Mark Wagner schrieb:
I'm working on a bot to deal with the flood of no-source and untagged images on the English Wikipedia. My current design calls for, once a day, downloading the upload log for the previous 24 hours, then checking each image description page and adding a template as appropriate. About 2000 images are uploaded each day, and only around 15% need tagging. What's the best way of getting the wikitext of an article if there's an 85% chance that you won't be editing it? Is Special:Export faster than starting an edit, or is there some other method?

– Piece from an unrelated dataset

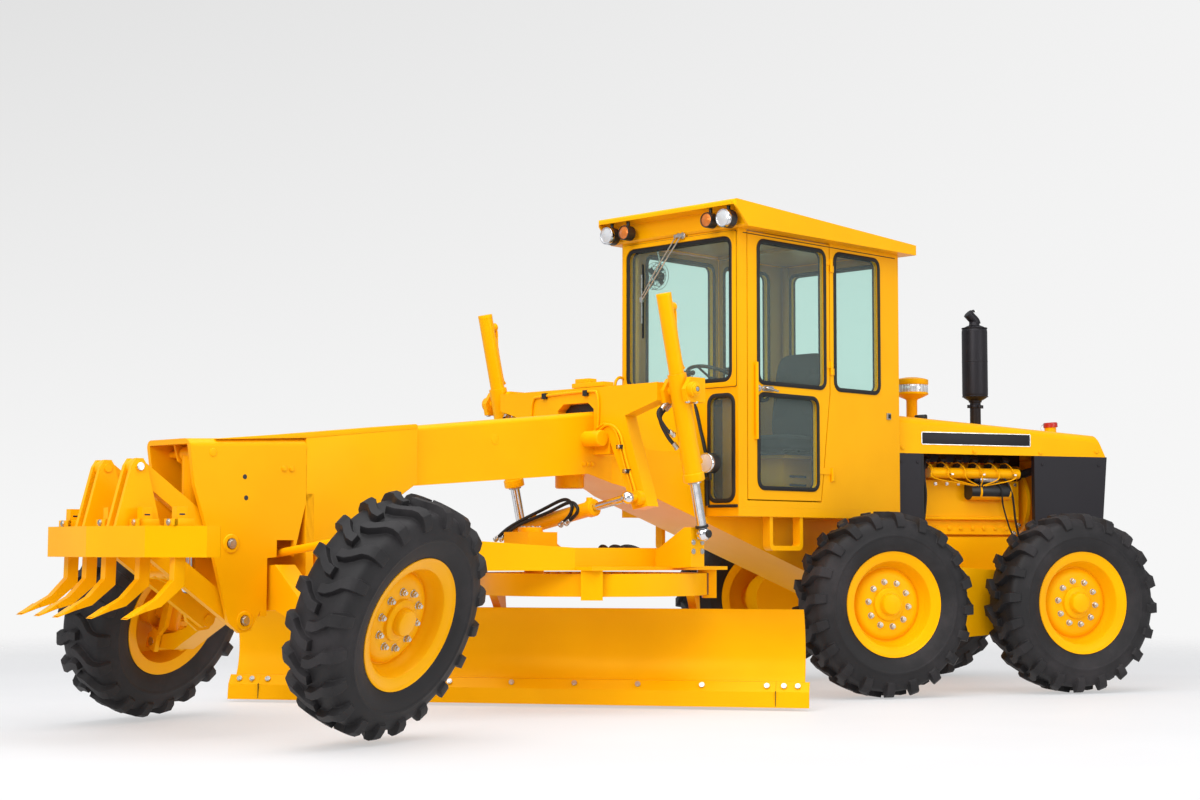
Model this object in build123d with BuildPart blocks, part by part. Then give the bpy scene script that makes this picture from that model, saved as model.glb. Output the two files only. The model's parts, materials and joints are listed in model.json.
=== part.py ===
from build123d import *
import os
from math import asin, cos, degrees, hypot, radians, sin

# Articulated motor grader. Each unit is drawn straight ahead: X forward, Y to the left and Z up
# from the ground, with the articulation pin on the Z axis. Lengths are in millimetres.

# ---- driving dimensions ----
articulation = 24.6          # front unit turned left of the rear unit, degrees
wheel_lean = 21.5            # front wheels leaned to the left
wheel_steer = 13.5           # front wheels steered left
circle_turn = 34.5           # circle turned left of square
blade_shift = -500.0         # mouldboard slid to the right on its rails

tyre_radius = 617.0          # to the flats of the lugs
tyre_width = 354.0
lug_height = 30.0
lug_count = 15               # on each half of the tread
rim_radius = 350.0           # rim flange
rim_width = 300.0
barrel_radius = 305.0        # rim barrel, outside
barrel_wall = 22.0
hub_radius = 105.0
tyre_gap = 0.4               # tyre to rim
running_gap = 6.0            # between pieces that pass each other
pin_gap = 0.4                # bores round their pins, and seats that turn or slide
pane_gap = 0.3               # glass in its opening
pane_corner = 55.0           # corners of the windows

rear_track = 2014.0          # between the centres of the rear tyres
mid_axle = 300.0             # ahead of the pin
tandem_spacing = 1465.0
tandem_wall = 195.0          # thickness of a tandem case
tandem_gap = 35.0            # from a case to the tyres
front_axle = 5180.0          # ahead of the pin
front_track = 2032.0

rail_inner = 300.0
rail_outer = 360.0
rail_bottom = 760.0
rail_top = 1070.0
rail_rear = -1950.0
rail_front = -180.0
tow_x = -2000.0              # tow eye at the tail
tow_z = 800.0
tow_r = 22.0
hood_front = -130.0
hood_rear = -1860.0
hood_half = 440.0
hood_base = 1660.0
hood_rise_front = 270.0      # height of the hood's sides
hood_rise_rear = 160.0
hood_wall = 20.0
panel_wall = 40.0

beam_half = 160.0
frame_half = 260.0           # tall rear part of the front frame
frame_end = 160.0            # its rear end, ahead of the pin
frame_deck = 1190.0          # top under the cab
hump_end = 1870.0            # where the frame meets the cab front
hump_top = 1930.0
nose_half = 202.0
nose_wall = 25.0
nose_top = 1540.0

pin_radius = 45.0
hitch_lug = 50.0             # thickness of each hitch lug
hitch_low = 600.0
hitch_high = 1050.0
hitch_radius = 120.0

cab_front = 1850.0
cab_rear = 130.0
cab_half = 520.0
cab_wall = 40.0
roof_half = 620.0
roof_front = 1990.0
roof_rear = 50.0
header = 60.0                # wall above the windows
roof_edge = 70.0             # height of the roof's edge at the rear
roof_rise = 165.0            # from the roof's lip to its top at the visor
floor_wall = 60.0
glass_wall = 6.0
sill = 1300.0                # foot of the door
belt = 2060.0                # foot of the upper windows
window_top = 2990.0

saddle_x = 2750.0
saddle_wall = 100.0
saddle_top = 1980.0
lift_y = 800.0               # plane of each lift cylinder
lift_pin = (2710.0, 1930.0)  # trunnion, X and Z
lift_ball = (2500.0, 1070.0) # rod eye on the drawbar
yoke_inner = lift_y - 72     # faces of the yoke's cheeks towards the barrel
yoke_outer = lift_y + 72
yoke_back = 85.0             # web of the yoke behind the trunnion
lift_above = 590.0           # barrel above its trunnion
lift_below = 560.0           # barrel below its trunnion
barrel_r = 58.0
rod_r = 30.0

ball = (4860.0, 950.0)       # drawbar ball, X and Z
ball_r = 60.0
circle_x = 2650.0
circle_r = 720.0
circle_inner = 615.0
circle_low = 695.0
circle_high = 830.0
tooth_count = 48
tooth_height = 35.0

blade_length = 3660.0
blade_top = 612.0
blade_low = 15.0
blade_wall = 20.0
rail_reach = 1300.0          # half length of the blade's slide rails
pitch_pin = (-185.0, 165.0)  # behind the blade, X from the circle's centre and Z

scar_low_pin = (5410.0, 600.0)
scar_high_pin = (5500.0, 1000.0)
scar_link = (550.0, 385.0)   # reach of both link pairs, forward and up
scar_pin_r = 22.0
arm_inner = 128.0            # arms and links run between the nose's cheeks
arm_outer = nose_half - nose_wall - running_gap

parts = []                   # finished pieces with their names and poses


# ---- small helpers, all used inside a BuildPart block ----
def block(x0, x1, y0, y1, z0, z1, mode=Mode.ADD):
    with Locations(((x0 + x1) / 2, (y0 + y1) / 2, (z0 + z1) / 2)):
        Box(x1 - x0, y1 - y0, z1 - z0, mode=mode)


def side_plate(points, y0, y1, mode=Mode.ADD):
    """An outline in X and Z, thick from y0 to y1."""
    with BuildSketch(Plane.XZ.offset(-y1)) as outline:
        with BuildLine():
            Polyline(*points, close=True)
        make_face()
    extrude(outline.sketch, amount=y1 - y0, mode=mode)


def cross_plate(points, x0, x1, mode=Mode.ADD):
    """An outline in Y and Z, thick from x0 to x1."""
    with BuildSketch(Plane.YZ.offset(x0)) as outline:
        with BuildLine():
            Polyline(*points, close=True)
        make_face()
    extrude(outline.sketch, amount=x1 - x0, mode=mode)


def flat_plate(points, z0, z1, mode=Mode.ADD):
    """An outline in X and Y, thick from z0 to z1."""
    with BuildSketch(Plane.XY.offset(z0)) as outline:
        with BuildLine():
            Polyline(*points, close=True)
        make_face()
    extrude(outline.sketch, amount=z1 - z0, mode=mode)


def side_pane(x0, x1, z0, z1, y0, y1, mode=Mode.ADD):
    """A round-cornered panel in X and Z, thick from y0 to y1."""
    with BuildSketch(Plane.XZ.offset(-y1)) as pane:
        with Locations(((x0 + x1) / 2, (z0 + z1) / 2)):
            RectangleRounded(x1 - x0, z1 - z0, pane_corner)
    extrude(pane.sketch, amount=y1 - y0, mode=mode)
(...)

Thanks, Mark [[en:User:Carnildo]]
Use this code: <?PHP function GetPageSource($page) { $wikiIndexPHP="/w/index.php"; $wikiSrv="en.wikipedia.org"; $fp = fsockopen ($wikiSrv, 80, $errno, $errstr, 30); if (!$fp) { echo "$errstr ($errno)<br />\n"; } else { fputs ($fp,"GET ".$wikiIndexPHP."?title=".urlencode($page)."&action=raw HTTP/1.0 Host: ".$wikiSrv." User-Agent: Mozilla/5.0 (Windows; U; Windows NT 5.1; de; rv:1.8.0.1) Gecko/20060111 Firefox/1.5.0.1 Accept: text/xml,application/xml,application/xhtml+xml,text/html;q=0.9,text/plain;q=0.8,image/png,*/*;q=0.5 Accept-Language: de-de,de;q=0.8,en-us;q=0.5,en;q=0.3 Accept-Charset: ISO-8859-1,utf-8;q=0.7,*;q=0.7 Keep-Alive: 300 Connection: keep-alive Cookie: ".MakeCookieString()." Cache-Control: max-age=0\r\n\r\n"); while (!feof($fp)) { $buf.= fgets($fp,128); } fclose($fp); UpdateSessionCookie($buf); $buf=preg_match ("/\r\n\r\n(.*)$/is",$buf,$hit); return $hit[1]; } } ?> When you call this function it returns the whole page source.
Greets,
Marco [[:de:User:HardDisk]]